Monday, November 23, 2009

From LAX to Heathrow

October 7th 2009

Air New Zealand to Heathrow is a throwback to how flying used to be. Oh – not in its heyday. I don’t mean to evoke images of coiffed stewardesses, and passengers dressed for a party. I’m talking about how flying was 5-10 years ago, when you had leg room and an empty seat next to you in coach class.

It’s great. Except that I can’t use my cell phone during the flight. It’s not just during takeoffs and landings anymore. Apparently my little cell could interrupt the navigation at any time and cause us all to come crashing down. The British man sitting in the window seat of my row (I have the isle) says that’s “a load of rubbish” and that the airlines have a deal with the phone companies to not let passengers use the phones…something about roaming charges. I don’t understand the reasoning, but I’m always up for a conspiracy theory when there are idiotic rules around.

The British man is in his 40’s has curly blonde hair and a classically ruddy complexion, like he just came off the rugby field for a pint. What I like about him – and this is a very English characteristic – is that we can pop into and out of conversation with no pressure or expectation to continue it. I can respond briefly and directly, end the chat there, and there’s no harm or cultural foul.

If you’ve ever sat on a bus or train in the U.S. and gotten into a conversation, you might have noticed that the conversation doesn’t end until one person gets off at his or her stop. It’s awkward. There is a pressure to be friendly once a conversation or any verbal acknowledgement has begun. Not so for the British, God bless’m.

I can’t take the credit for this observation. I’ve been reading “Watching the English” by Kate Fox, a cultural anthropologist. I’m going to try to be very observant while I’m in Oxford to see if I can spot the British behaviors she discusses in the book. Maybe I can keep a few of her rules of conduct in mind so I can more easily fit in.

But, no. I have already failed. The plane hasn’t even landed and I’ve made an inappropriate response to a remark about the weather.

The British man, sure enough, brings up the weather. Specifically, how miserably cold England is and how his wife, who lives in LA, can’t stand it. I, not recognizing the weather conversation pattern immediately, botch it by replying that I really like England even though it’s cold. My first mistake is in not agreeing with him that the weather is miserably cold – the codified response. My second mistake is stating that I like England. The man replies with a completely shocked “Oh? Why?!” Like, how could anyone actually like England?

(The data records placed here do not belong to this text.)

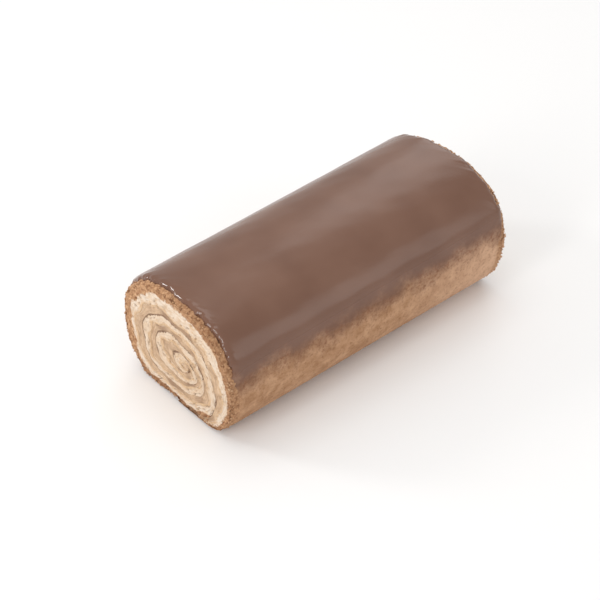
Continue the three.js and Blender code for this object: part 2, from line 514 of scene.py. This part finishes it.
crumbColours = {
    "pale": "#e5d4c2",
    "tan": "#d3b28f",
    "soaked": "#d1b08b",
    "skin": "#80604a",
    "crust": "#a57b59",
    "crustDark": "#845a3c",
    "crustLight": "#c09775",
    # painted reflection: the pale haze towards the far end
    "farEndSheen": "#e4bda0",
    "torn": "#bd8f68",
    "grainDark": "#8d5e3f",
    "grainLight": "#dfb58c",
    # painted shade in the holes, slits and creases
    "pitShade": "#9c7e64",
    "chocolate": "#775544",
    "chocolateDeep": "#6e4c3b",
    "speck": "#7a4a33",
}


def bakedColour(tree, where):
    # browned by the oven: soft blotches some millimetres wide, with small darker freckles
    blotch = addNode(tree, "ShaderNodeTexNoise",
                     {"Scale": 1 / (7 * mm), "Detail": 5, "Roughness": 0.65},
                     {"Vector": where}).outputs["Fac"]
    tone = addNode(tree, "ShaderNodeMapRange", {"From Min": 0.38, "From Max": 0.62},
                   {"Value": blotch}).outputs["Result"]
    colour = addNode(tree, "ShaderNodeMix",
                     {"data_type": "RGBA", 6: linear(crumbColours["crust"]),
                      7: linear(crumbColours["crustLight"])}, {0: tone}).outputs[2]
    # and paler towards the far end: painted reflection, a pale haze of light over the far part
    along = addNode(tree, "ShaderNodeSeparateXYZ", {}, {"Vector": where}).outputs["X"]
    paler = addNode(tree, "ShaderNodeMapRange",
                    {"From Min": 15 * mm, "From Max": 70 * mm, "To Max": 0.4},
                    {"Value": along}).outputs["Result"]
    colour = addNode(tree, "ShaderNodeMix",
                     {"data_type": "RGBA", 7: linear(crumbColours["farEndSheen"])},
                     {0: paler, 6: colour}).outputs[2]
    grain = addNode(tree, "ShaderNodeTexNoise",
                    {"Scale": 1 / (1.5 * mm), "Detail": 3, "Roughness": 0.6},
                    {"Vector": where}).outputs["Fac"]
    freckle = addNode(tree, "ShaderNodeMapRange",
                      {"From Min": 0.52, "From Max": 0.72, "To Max": 0.55},
                      {"Value": grain}).outputs["Result"]
    return addNode(tree, "ShaderNodeMix",
                   {"data_type": "RGBA", 7: linear(crumbColours["crustDark"])},
                   {0: freckle, 6: colour}).outputs[2]


def coveredColour(tree, where, height, crust):
    # chocolate over the crust: whole above, and soaked in with reddish flecks where it runs out
    blotch = addNode(tree, "ShaderNodeTexNoise",
                     {"Scale": 1 / (30 * mm), "Detail": 2, "Roughness": 0.5},
                     {"Vector": where}).outputs["Fac"]
    tone = addNode(tree, "ShaderNodeMapRange", {"From Min": 0.35, "From Max": 0.65},
                   {"Value": blotch}).outputs["Result"]
    chocolate = addNode(tree, "ShaderNodeMix",
                        {"data_type": "RGBA", 6: linear(crumbColours["chocolateDeep"]),
                         7: linear(crumbColours["chocolate"])}, {0: tone}).outputs[2]
    clouds = addNode(tree, "ShaderNodeTexNoise",
                     {"Scale": 1 / (12 * mm), "Detail": 5, "Roughness": 0.62},
                     {"Vector": where}).outputs["Fac"]
    waver = addNode(tree, "ShaderNodeMath", {"operation": "MULTIPLY_ADD", 1: 0.36, 2: -0.18},
                    {0: clouds}).outputs[0]
    raised = addNode(tree, "ShaderNodeMath", {"operation": "ADD"}, {0: height, 1: waver}).outputs[0]
    cover = addNode(tree, "ShaderNodeMapRange",
                    {"interpolation_type": "SMOOTHSTEP", "From Min": 0.41, "From Max": 0.69},
                    {"Value": raised}).outputs["Result"]
    colour = addNode(tree, "ShaderNodeMix", {"data_type": "RGBA"},
                     {0: cover, 6: crust, 7: chocolate}).outputs[2]
    grain = addNode(tree, "ShaderNodeTexNoise",
                    {"Scale": 1 / (2.2 * mm), "Detail": 4, "Roughness": 0.7},
                    {"Vector": where}).outputs["Fac"]
    fleck = addNode(tree, "ShaderNodeMapRange",
                    {"From Min": 0.5, "From Max": 0.66, "To Max": 0.65},
                    {"Value": grain}).outputs["Result"]
    begun = addNode(tree, "ShaderNodeMapRange", {"From Min": 0.44, "From Max": 0.54},
                    {"Value": raised}).outputs["Result"]
    over = addNode(tree, "ShaderNodeMapRange",
                   {"From Min": 0.57, "From Max": 0.7, "To Min": 1, "To Max": 0},
                   {"Value": raised}).outputs["Result"]
    band = addNode(tree, "ShaderNodeMath", {"operation": "MULTIPLY"},
                   {0: begun, 1: over}).outputs[0]
    fleck = addNode(tree, "ShaderNodeMath", {"operation": "MULTIPLY"},
                    {0: fleck, 1: band}).outputs[0]
    return addNode(tree, "ShaderNodeMix", {"data_type": "RGBA", 7: linear(crumbColours["speck"])},
                   {0: fleck, 6: colour}).outputs[2]


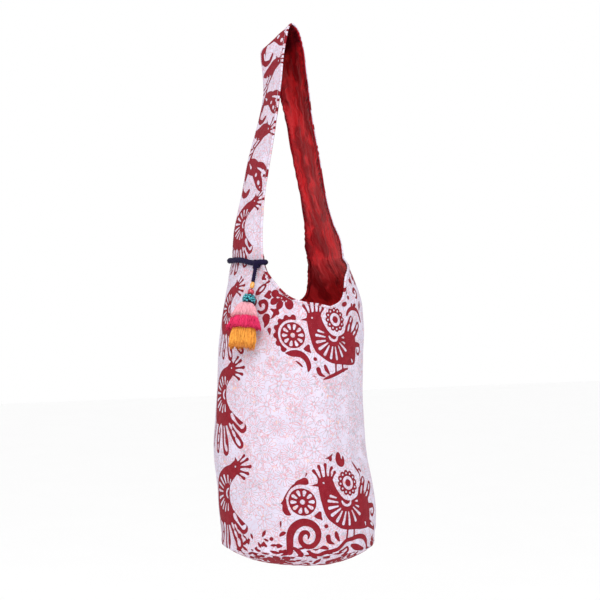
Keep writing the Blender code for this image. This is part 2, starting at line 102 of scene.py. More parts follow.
Strap = namedtuple("Strap", "x back z half inward twist tilt")
STRAP = [
    Strap(-0.0824, 0.001, -0.3510, 0.0515, 0.067, 0.0, 0.00),
    Strap(-0.0781, 0.003, -0.3240, 0.0450, 0.060, 2.5, 0.00),
    Strap(-0.0723, 0.006, -0.2955, 0.0400, 0.050, 4.0, 0.00),
    Strap(-0.0624, 0.010, -0.2520, 0.0370, 0.042, 1.5, 0.00),
    Strap(-0.0490, 0.015, -0.1980, 0.0360, 0.036, 1.0, 0.03),
    Strap(-0.0336, 0.021, -0.1426, 0.0350, 0.030, -3.3, 0.10),
    Strap(-0.0235, 0.025, -0.0992, 0.0350, 0.026, -5.0, 0.20),
    Strap(-0.0184, 0.030, -0.0595, 0.0350, 0.020, -1.0, 0.33),
    Strap(-0.0152, 0.033, -0.0310, 0.0350, 0.014, 7.0, 0.40),
    Strap(-0.0130, 0.034, -0.0188, 0.0350, 0.011, 11.0, 0.42),
    Strap(-0.0068, 0.035, -0.0128, 0.0350, 0.010, 12.0, 0.42),
    Strap(0.0010, 0.0345, -0.0168, 0.0350, 0.011, 12.5, 0.41),
    Strap(0.0070, 0.034, -0.0275, 0.0350, 0.014, 13.0, 0.39),
    Strap(0.0139, 0.031, -0.0525, 0.0350, 0.020, 11.0, 0.33),
    Strap(0.0212, 0.025, -0.0992, 0.0350, 0.026, 6.4, 0.20),
    Strap(0.0274, 0.021, -0.1426, 0.0350, 0.030, 2.6, 0.10),
    Strap(0.0360, 0.015, -0.1980, 0.0360, 0.036, 2.0, 0.03),
    Strap(0.0456, 0.010, -0.2520, 0.0375, 0.042, -1.5, 0.00),
    Strap(0.0548, 0.006, -0.2955, 0.0435, 0.050, -1.8, 0.00),
    Strap(0.0628, 0.003, -0.3240, 0.0515, 0.060, 0.9, 0.00),
    Strap(0.0672, 0.000, -0.3510, 0.0570, 0.067, 1.5, 0.00),
]
APEX_PLACE = 10.0

Fold = namedtuple("Fold", "bearing z reach_round reach_up depth")
FOLDS = [
    Fold(-17, -0.560, 7, 0.060, 0.0022),
    Fold(-3, -0.500, 14, 0.070, -0.0016),
    Fold(32, -0.590, 12, 0.080, 0.0020),
    Fold(-58, -0.640, 12, 0.070, 0.0018),
    Fold(62, -0.500, 10, 0.060, 0.0022),
    Fold(-40, -0.745, 8, 0.025, 0.0024),
    Fold(18, -0.752, 7, 0.022, 0.0022),
    Fold(118, -0.600, 14, 0.090, 0.0026),
    Fold(160, -0.520, 12, 0.070, 0.0024),
    Fold(-150, -0.620, 13, 0.090, 0.0026),
    Fold(-112, -0.540, 11, 0.080, 0.0020),
]

# Finer creases of the cloth alone: flat place (mm), direction (degrees), length, width and depth (mm)
Crease = namedtuple("Crease", "s t turn length width depth")
CREASES = [
    Crease(-30, -556, 88, 62, 3.2, 0.9),
    Crease(-22, -552, 92, 40, 3.0, -0.5),
    Crease(22, -520, 78, 60, 6.0, 0.6),
    Crease(-120, -395, 60, 34, 4.0, 0.8),
    Crease(-142, -372, 72, 26, 3.5, 0.7),
    Crease(-165, -374, 85, 26, 3.5, 0.7),
    Crease(-190, -374, 97, 26, 3.5, 0.7),
    Crease(-214, -372, 108, 26, 3.5, 0.7),
    Crease(-152, -346, 100, 20, 3.0, -0.5),
    Crease(-178, -346, 88, 20, 3.0, -0.5),
    Crease(-203, -346, 80, 20, 3.0, -0.5),
    Crease(-150, -760, 20, 40, 4.0, 1.0),
    Crease(-128, -770, 12, 46, 3.5, -0.7),
    Crease(-96, -768, 168, 40, 4.0, 0.8),
    Crease(96, -764, 12, 50, 4.5, 0.9),
    Crease(128, -756, 160, 46, 4.5, -0.7),
    Crease(150, -744, 30, 60, 5.0, 0.9),
    Crease(88, -470, 70, 80, 6.0, 0.8),
    Crease(118, -560, 82, 90, 6.0, 0.9),
    Crease(140, -420, 105, 70, 6.0, 0.9),
    Crease(210, -640, 80, 110, 8.0, 1.0),
    Crease(262, -500, 96, 120, 7.0, 1.0),
    Crease(330, -600, 86, 90, 7.0, 0.9),
    Crease(420, -560, 92, 120, 8.0, 1.0),
    Crease(470, -690, 70, 90, 7.0, 0.9),
    Crease(300, -745, 15, 70, 5.0, 0.8),
    Crease(400, -762, 170, 60, 5.0, 0.8),
]

# How finely the cloth is divided
ROOT_COLUMNS = 40
SCOOP_COLUMNS = 98
WALL_ROWS = 290
STRAP_ROWS = 520

# The flat cloth in mm: half the way round, and where the sides are
HALF_ROUND = 360.0
SIDE_S = 180.0

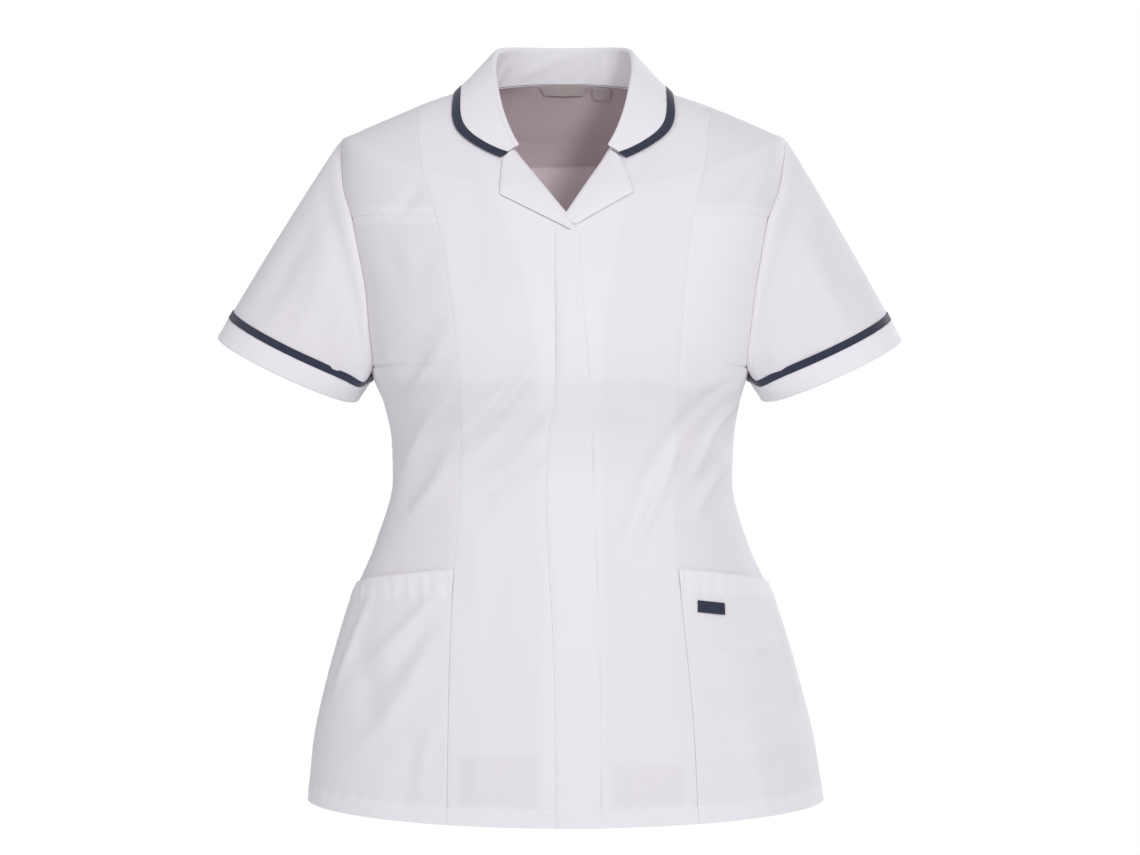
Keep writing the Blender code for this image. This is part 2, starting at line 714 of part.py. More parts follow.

According to Watching the English, the English habitually complain about England. You’ll never get an Englishman to say something positive about his homeland; it just isn’t done. And then there’s me staring wistfully at the airline stewardesses with their beautiful soft English accents, wondering if they have any idea how lucky they are to be English.

And that, right there, is proof that I am not English. I claim to be. I have the raw genetic material for it. But fundamentally I am not. I love England too openly and enthusiastically to be anything but American. I could never bring myself to complain about it.

-- 8 hours later - -

Pancakes at Midnight

Forget what I said about not complaining. Just as I am trying to get to sleep, take my contacts out, get comfortable and put on my little eye mask, the lights come on and they announce breakfast. Apple pancakes with apple crème fraiche. At bloody midnight. But, it’s 8am in England. Bloody England.

1 comment:

Lauren :) said...

I had a similar conversation (to your weather thing) during an interview with a guy from a Connecticut newspaper. He thought I was totally nuts when I told him I wanted to try living there for a bit. Clearly he'd never watched "Gilmore Girls" and knew nothing about Stars Hollow.